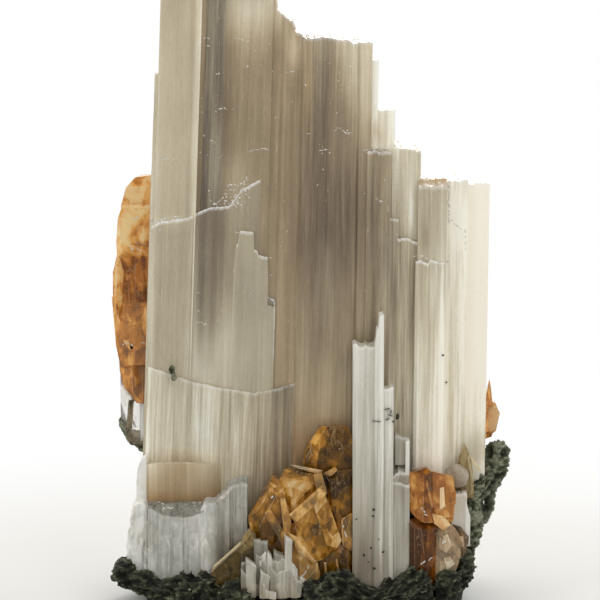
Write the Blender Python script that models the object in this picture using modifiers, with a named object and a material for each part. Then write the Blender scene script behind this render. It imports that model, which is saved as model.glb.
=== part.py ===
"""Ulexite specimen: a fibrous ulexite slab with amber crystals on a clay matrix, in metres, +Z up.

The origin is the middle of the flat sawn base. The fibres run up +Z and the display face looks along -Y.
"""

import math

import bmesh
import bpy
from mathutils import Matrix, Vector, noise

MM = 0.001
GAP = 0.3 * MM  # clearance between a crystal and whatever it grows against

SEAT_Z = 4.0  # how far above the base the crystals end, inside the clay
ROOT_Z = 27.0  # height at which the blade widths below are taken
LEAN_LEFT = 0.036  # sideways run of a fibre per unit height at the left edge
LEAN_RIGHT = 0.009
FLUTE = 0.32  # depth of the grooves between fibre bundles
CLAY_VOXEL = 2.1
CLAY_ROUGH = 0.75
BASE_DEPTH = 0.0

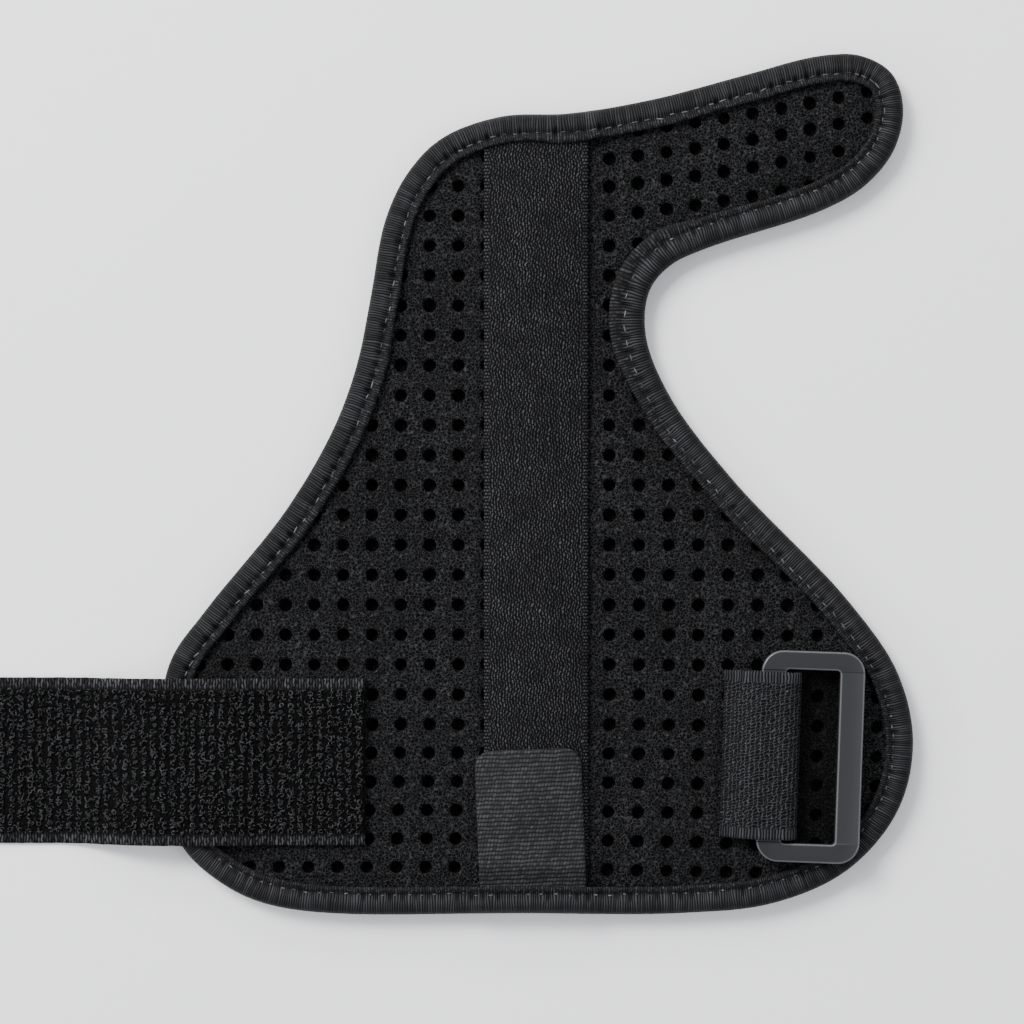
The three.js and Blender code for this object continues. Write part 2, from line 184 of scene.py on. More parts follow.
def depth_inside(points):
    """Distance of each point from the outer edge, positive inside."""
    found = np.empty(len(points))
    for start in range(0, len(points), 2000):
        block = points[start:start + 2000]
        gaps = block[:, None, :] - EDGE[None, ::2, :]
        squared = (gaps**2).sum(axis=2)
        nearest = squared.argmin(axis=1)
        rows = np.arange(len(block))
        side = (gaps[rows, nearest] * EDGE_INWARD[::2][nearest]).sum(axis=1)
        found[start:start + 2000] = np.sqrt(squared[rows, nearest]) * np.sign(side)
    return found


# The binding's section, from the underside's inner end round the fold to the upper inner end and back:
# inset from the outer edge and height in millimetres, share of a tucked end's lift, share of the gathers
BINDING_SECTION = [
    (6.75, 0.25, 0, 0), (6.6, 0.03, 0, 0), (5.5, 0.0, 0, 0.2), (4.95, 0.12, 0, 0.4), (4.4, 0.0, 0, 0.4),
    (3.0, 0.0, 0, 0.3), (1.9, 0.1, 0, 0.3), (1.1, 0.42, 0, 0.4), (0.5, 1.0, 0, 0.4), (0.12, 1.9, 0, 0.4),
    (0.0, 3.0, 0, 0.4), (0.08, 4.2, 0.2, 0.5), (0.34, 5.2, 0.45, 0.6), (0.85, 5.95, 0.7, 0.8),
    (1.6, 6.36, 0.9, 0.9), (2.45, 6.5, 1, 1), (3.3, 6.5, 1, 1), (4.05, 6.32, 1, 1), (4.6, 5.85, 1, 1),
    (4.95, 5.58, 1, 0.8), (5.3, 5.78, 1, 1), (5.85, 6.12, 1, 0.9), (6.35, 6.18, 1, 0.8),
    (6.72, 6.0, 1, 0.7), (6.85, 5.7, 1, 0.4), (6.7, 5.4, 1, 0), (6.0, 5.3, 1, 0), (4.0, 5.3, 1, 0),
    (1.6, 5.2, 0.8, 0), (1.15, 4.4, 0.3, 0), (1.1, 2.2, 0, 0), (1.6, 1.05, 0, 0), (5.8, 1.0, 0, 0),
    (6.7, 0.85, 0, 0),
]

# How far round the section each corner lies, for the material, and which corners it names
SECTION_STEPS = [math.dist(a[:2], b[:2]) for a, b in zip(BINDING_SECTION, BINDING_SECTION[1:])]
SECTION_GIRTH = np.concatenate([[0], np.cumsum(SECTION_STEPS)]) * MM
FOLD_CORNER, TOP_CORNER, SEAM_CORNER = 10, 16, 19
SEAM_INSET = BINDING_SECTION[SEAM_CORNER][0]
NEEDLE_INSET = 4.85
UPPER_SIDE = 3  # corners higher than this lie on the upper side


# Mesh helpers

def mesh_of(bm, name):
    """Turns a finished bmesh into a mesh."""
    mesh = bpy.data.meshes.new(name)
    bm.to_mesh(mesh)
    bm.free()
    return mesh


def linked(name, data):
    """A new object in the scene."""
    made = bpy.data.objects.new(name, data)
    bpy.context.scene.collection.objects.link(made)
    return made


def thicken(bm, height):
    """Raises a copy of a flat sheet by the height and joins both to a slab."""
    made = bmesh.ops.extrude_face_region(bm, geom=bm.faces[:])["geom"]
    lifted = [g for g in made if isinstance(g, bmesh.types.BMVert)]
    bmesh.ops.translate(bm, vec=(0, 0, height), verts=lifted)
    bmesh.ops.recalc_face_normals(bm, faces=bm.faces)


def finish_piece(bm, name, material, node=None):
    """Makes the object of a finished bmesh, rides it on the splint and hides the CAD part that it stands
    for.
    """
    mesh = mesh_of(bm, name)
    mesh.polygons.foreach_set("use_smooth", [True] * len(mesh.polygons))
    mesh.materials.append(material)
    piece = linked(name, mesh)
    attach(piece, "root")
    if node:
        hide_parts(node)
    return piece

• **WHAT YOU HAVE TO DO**
Return every line exactly.

• **SOLUTION TO THIS PROBLEM**
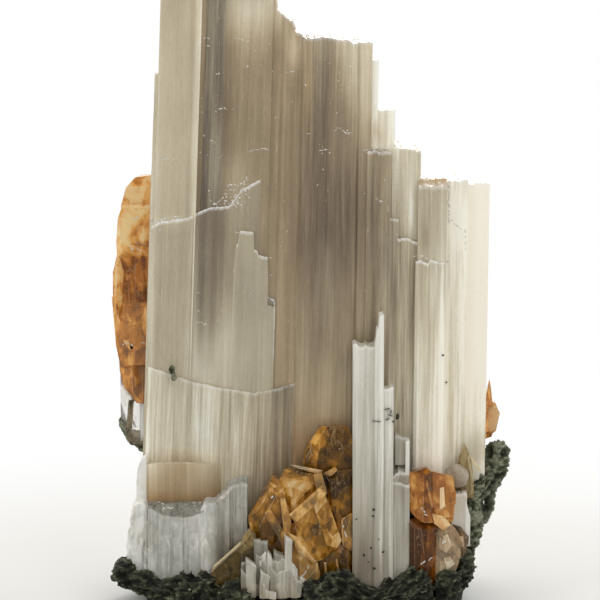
Write the Blender Python script that models the object in this picture using modifiers, with a named object and a material for each part. Then write the Blender scene script behind this render. It imports that model, which is saved as model.glb.
=== part.py ===
"""Ulexite specimen: a fibrous ulexite slab with amber crystals on a clay matrix, in metres, +Z up.

The origin is the middle of the flat sawn base. The fibres run up +Z and the display face looks along -Y.
"""

import math

import bmesh
import bpy
from mathutils import Matrix, Vector, noise

MM = 0.001
GAP = 0.3 * MM  # clearance between a crystal and whatever it grows against

SEAT_Z = 4.0  # how far above the base the crystals end, inside the clay
ROOT_Z = 27.0  # height at which the blade widths below are taken
LEAN_LEFT = 0.036  # sideways run of a fibre per unit height at the left edge
LEAN_RIGHT = 0.009
FLUTE = 0.32  # depth of the grooves between fibre bundles
CLAY_VOXEL = 2.1
CLAY_ROUGH = 0.75
BASE_DEPTH = 0.0

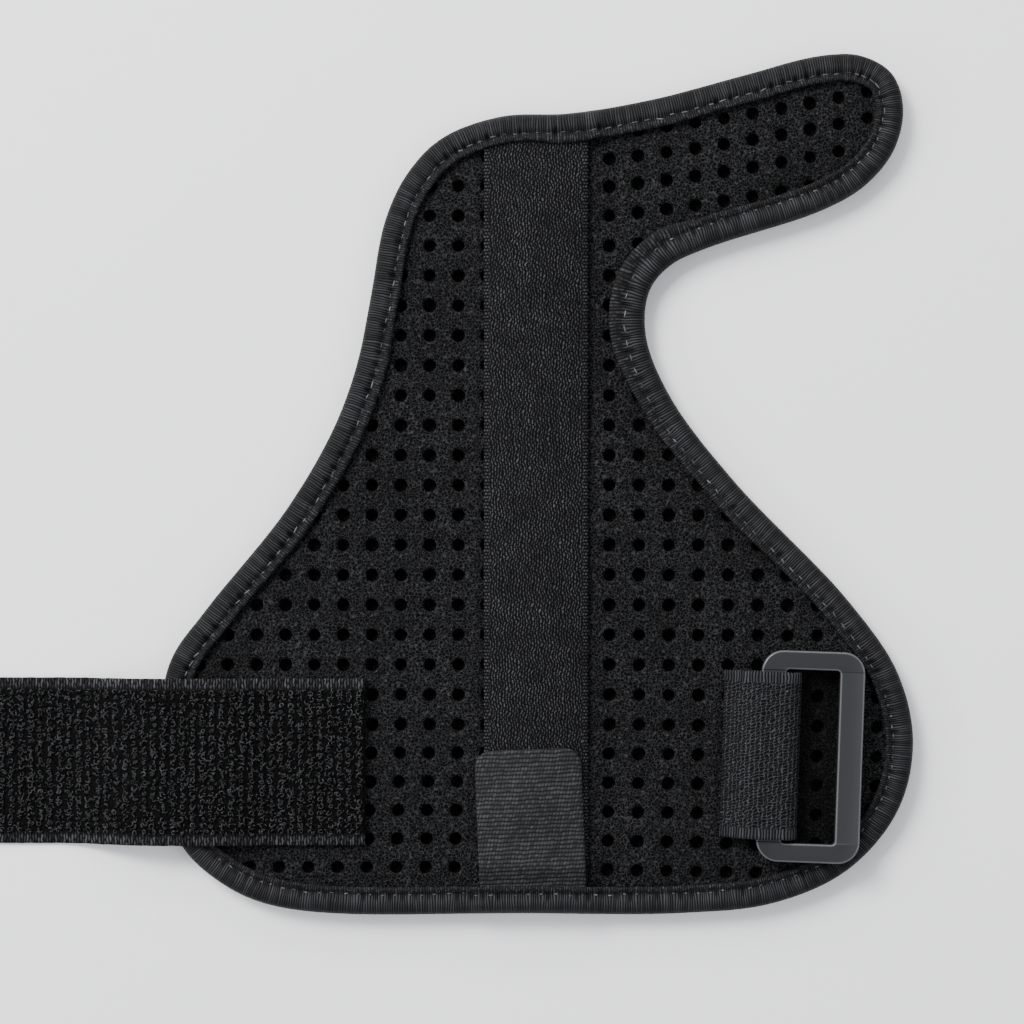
The three.js and Blender code for this object continues. Write part 2, from line 184 of scene.py on. More parts follow.
def depth_inside(points):
    """Distance of each point from the outer edge, positive inside."""
    found = np.empty(len(points))
    for start in range(0, len(points), 2000):
        block = points[start:start + 2000]
        gaps = block[:, None, :] - EDGE[None, ::2, :]
        squared = (gaps**2).sum(axis=2)
        nearest = squared.argmin(axis=1)
        rows = np.arange(len(block))
        side = (gaps[rows, nearest] * EDGE_INWARD[::2][nearest]).sum(axis=1)
        found[start:start + 2000] = np.sqrt(squared[rows, nearest]) * np.sign(side)
    return found


# The binding's section, from the underside's inner end round the fold to the upper inner end and back:
# inset from the outer edge and height in millimetres, share of a tucked end's lift, share of the gathers
BINDING_SECTION = [
    (6.75, 0.25, 0, 0), (6.6, 0.03, 0, 0), (5.5, 0.0, 0, 0.2), (4.95, 0.12, 0, 0.4), (4.4, 0.0, 0, 0.4),
    (3.0, 0.0, 0, 0.3), (1.9, 0.1, 0, 0.3), (1.1, 0.42, 0, 0.4), (0.5, 1.0, 0, 0.4), (0.12, 1.9, 0, 0.4),
    (0.0, 3.0, 0, 0.4), (0.08, 4.2, 0.2, 0.5), (0.34, 5.2, 0.45, 0.6), (0.85, 5.95, 0.7, 0.8),
    (1.6, 6.36, 0.9, 0.9), (2.45, 6.5, 1, 1), (3.3, 6.5, 1, 1), (4.05, 6.32, 1, 1), (4.6, 5.85, 1, 1),
    (4.95, 5.58, 1, 0.8), (5.3, 5.78, 1, 1), (5.85, 6.12, 1, 0.9), (6.35, 6.18, 1, 0.8),
    (6.72, 6.0, 1, 0.7), (6.85, 5.7, 1, 0.4), (6.7, 5.4, 1, 0), (6.0, 5.3, 1, 0), (4.0, 5.3, 1, 0),
    (1.6, 5.2, 0.8, 0), (1.15, 4.4, 0.3, 0), (1.1, 2.2, 0, 0), (1.6, 1.05, 0, 0), (5.8, 1.0, 0, 0),
    (6.7, 0.85, 0, 0),
]

# How far round the section each corner lies, for the material, and which corners it names
SECTION_STEPS = [math.dist(a[:2], b[:2]) for a, b in zip(BINDING_SECTION, BINDING_SECTION[1:])]
SECTION_GIRTH = np.concatenate([[0], np.cumsum(SECTION_STEPS)]) * MM
FOLD_CORNER, TOP_CORNER, SEAM_CORNER = 10, 16, 19
SEAM_INSET = BINDING_SECTION[SEAM_CORNER][0]
NEEDLE_INSET = 4.85
UPPER_SIDE = 3  # corners higher than this lie on the upper side


# Mesh helpers

def mesh_of(bm, name):
    """Turns a finished bmesh into a mesh."""
    mesh = bpy.data.meshes.new(name)
    bm.to_mesh(mesh)
    bm.free()
    return mesh


def linked(name, data):
    """A new object in the scene."""
    made = bpy.data.objects.new(name, data)
    bpy.context.scene.collection.objects.link(made)
    return made


def thicken(bm, height):
    """Raises a copy of a flat sheet by the height and joins both to a slab."""
    made = bmesh.ops.extrude_face_region(bm, geom=bm.faces[:])["geom"]
    lifted = [g for g in made if isinstance(g, bmesh.types.BMVert)]
    bmesh.ops.translate(bm, vec=(0, 0, height), verts=lifted)
    bmesh.ops.recalc_face_normals(bm, faces=bm.faces)


def finish_piece(bm, name, material, node=None):
    """Makes the object of a finished bmesh, rides it on the splint and hides the CAD part that it stands
    for.
    """
    mesh = mesh_of(bm, name)
    mesh.polygons.foreach_set("use_smooth", [True] * len(mesh.polygons))
    mesh.materials.append(material)
    piece = linked(name, mesh)
    attach(piece, "root")
    if node:
        hide_parts(node)
    return piece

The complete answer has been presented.